Decagon AI, Inc.
- Company type: Private
- Industry: Artificial intelligence
- Founded: August 2023; 2 years ago
- Founders: Jesse Zhang; Ashwin Sreenivas;
- Headquarters: San Francisco, California, United States
- Key people: Jesse Zhang (CEO); Ashwin Sreenivas (CTO);
- Products: AI agents for customer experience
- Website: decagon.ai

= Decagon (company) =

American technology company

Decagon AI, Inc. is an American artificial intelligence company that develops conversational AI agents for customer service. The company is headquartered in San Francisco, California with additional offices in New York City and London.

== History ==
Decagon was founded in August 2023 by Jesse Zhang and Ashwin Sreenivas.
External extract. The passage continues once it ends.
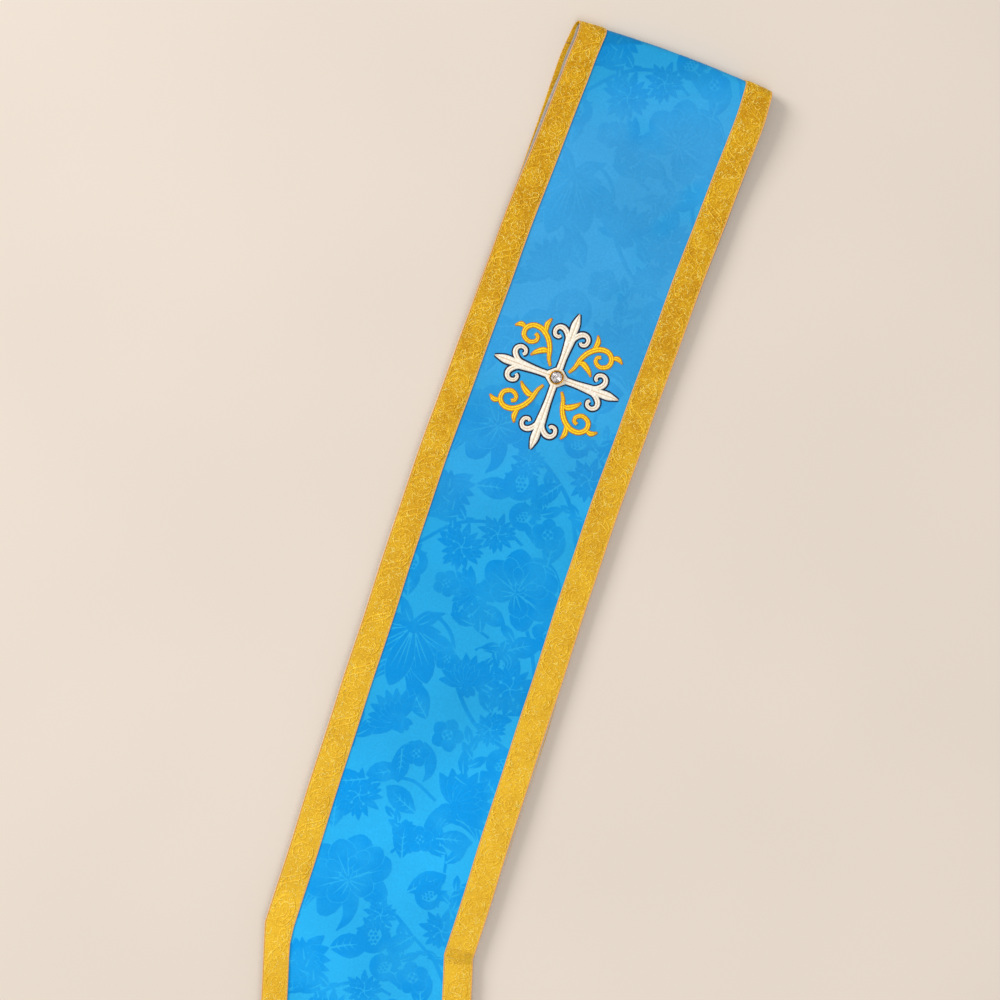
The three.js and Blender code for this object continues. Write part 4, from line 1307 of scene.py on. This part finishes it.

Prior to Decagon, Zhang founded the social gaming clip-sharing app Lowkey, which was acquired by Pokémon Go maker Niantic in 2021. Sreenivas founded Helia, an AI startup focused on real-time video, which was acquired by Scale AI in 2020.

In January 2026, Decagon announced a $250 million Series D round led by Coatue Management and Index Ventures. The round tripled the company's valuation to $4.5 billion.

== Products ==
Decagon develops AI agents that handle customer service interactions in chat, email, voice, and SMS.